Sir Edward Littleton (c. 1577 – 25 July 1629) was a politician from the extended Littleton/Lyttelton family and an important Staffordshire landowner of the Jacobean era and the early Caroline era. Although loyal to the monarchy, he seems to have been of Puritan sympathies and was a close ally of Robert Devereux, 3rd Earl of Essex. He represented Staffordshire in the English parliament of 1624.

Littleton's parents were Sir Edward Littleton (died 1610) of Pillaton Hall, near Penkridge, Staffordshire, and Margaret Devereux, the daughter of Sir William Devereux of Merevale Hall, Warwickshire .

The elder Sir Edward Littleton was an important and politically active member of the Staffordshire landed gentry. He was a partisan of Robert Devereux, 2nd Earl of Essex in the turbulent final decade of Elizabeth I. Margaret Devereux was Essex's first cousin, once removed. Sir Edward was the earl's agent in his home county of Staffordshire and played a part – tangential, he claimed – in the Essex Rebellion of 1601. He was lucky to escape with his life but his fortunes recovered quickly, especially after the accession of James I. He represented his county in Parliament from 1604 until a month before his death.

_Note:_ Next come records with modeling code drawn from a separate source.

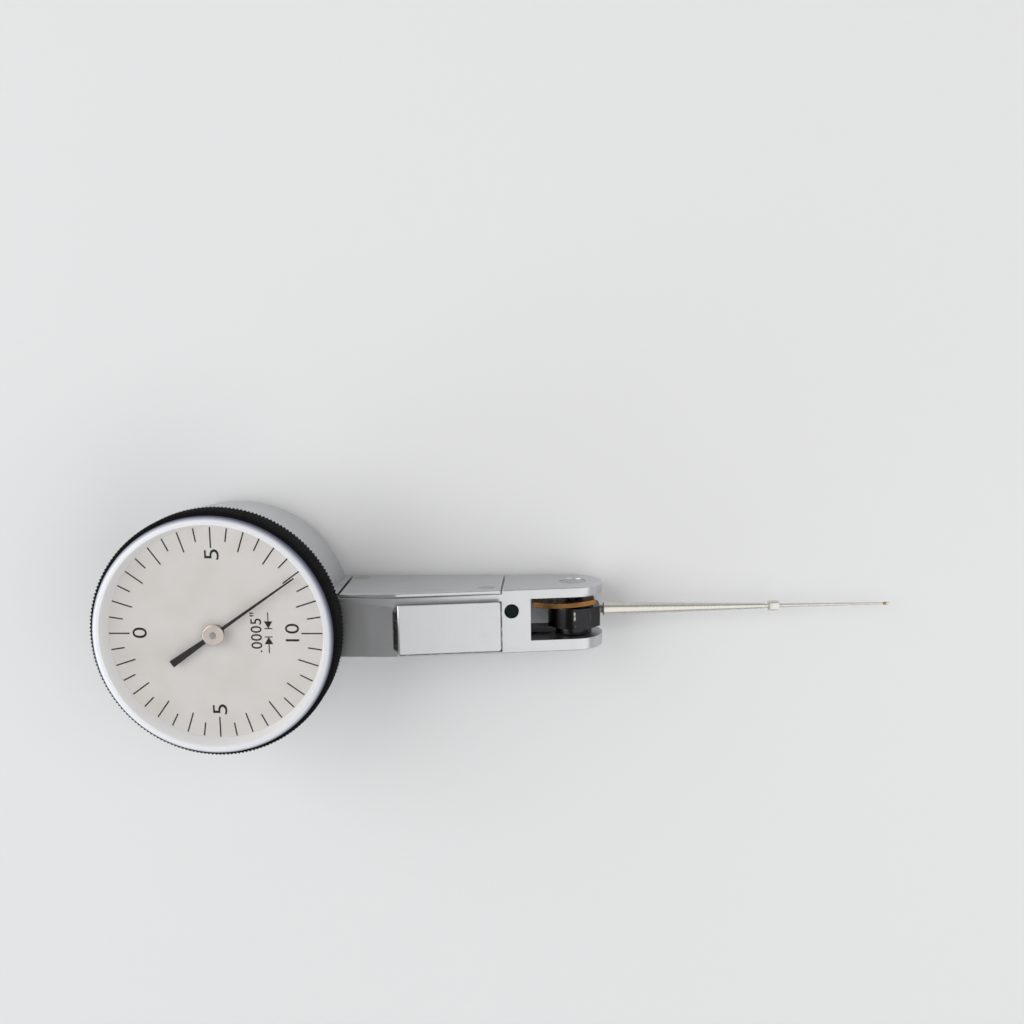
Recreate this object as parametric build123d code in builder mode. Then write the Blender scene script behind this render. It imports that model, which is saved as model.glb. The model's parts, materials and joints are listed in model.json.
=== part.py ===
from build123d import *
import os
from math import cos, pi, radians, sin, sqrt, tan

os.makedirs("parts", exist_ok=True)

# Frame: the origin is the centre of the case back, on the dial's axis.
# +Z goes up through the dial, +X runs along the bar to the contact point,
# and the side cover is on +Y. Millimetres and degrees.

# Bar: the neck is parallel to the dial, the front slopes down to the fork
BAR_WIDTH = 7.4
BAR_WALL = 1.1
EAR_RADIUS = 3.4
PIVOT_X = 39.4
RIDGE_X = 19.7
FRONT_SLOPE = 8.1
EDGE_BREAK = 0.12
POCKET_INSET = 1.3
POCKET_END_X = 28.4
POCKET_LOW_Y = -2.75

# Dovetail rails: one on the front, one under it and one on the back of the case
RAIL_WIDTH = 5.8
RAIL_HEIGHT = 0.95
RAIL_FLANK = 60
RAIL_Y = -0.3
RAIL_ROOT = 0.5
RAIL_CORNER = 0.3
FRONT_RAIL_START = -0.35
FRONT_RAIL_LENGTH = 12.0
FRONT_RAIL_RAMP = 0.5
UNDER_RAIL_START_X = 20.1
UNDER_RAIL_LENGTH = 11.5
REAR_RAIL_SINK = 0.25
REAR_RAIL_LENGTH = 8.2
REAR_RAIL_LOW_Z = 1.6

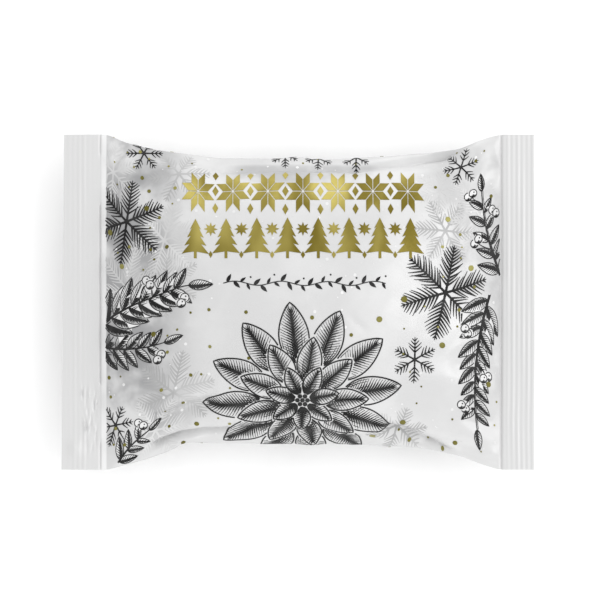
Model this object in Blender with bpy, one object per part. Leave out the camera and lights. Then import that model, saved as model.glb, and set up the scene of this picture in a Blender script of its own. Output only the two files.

Littleton was admitted to Balliol College, Oxford in 1594, aged 17 – evidence for his birth date. He left after a year for a year of legal training – a common practice in the period, when the Inns of Court were often used as finishing schools for the landed gentry – at the Inner Temple, his father's Inn of Court. He was admitted on 23 November 1595, free of charge, on the orders of the parliament of that year, at the instance of Thomas Coventree, Autumn Reader for 1594. This Thomas Coventry was an important judge, father of Thomas Coventry, 1st Baron Coventry, and an ally of Edward Coke, the leading jurist of his day and another Inner Temple man. These connections with some of the key figures in the Elizabethan state can only have helped when the elder Littleton was embroiled in the Essex rebellion, as Coke was one of those who conducted his interrogation.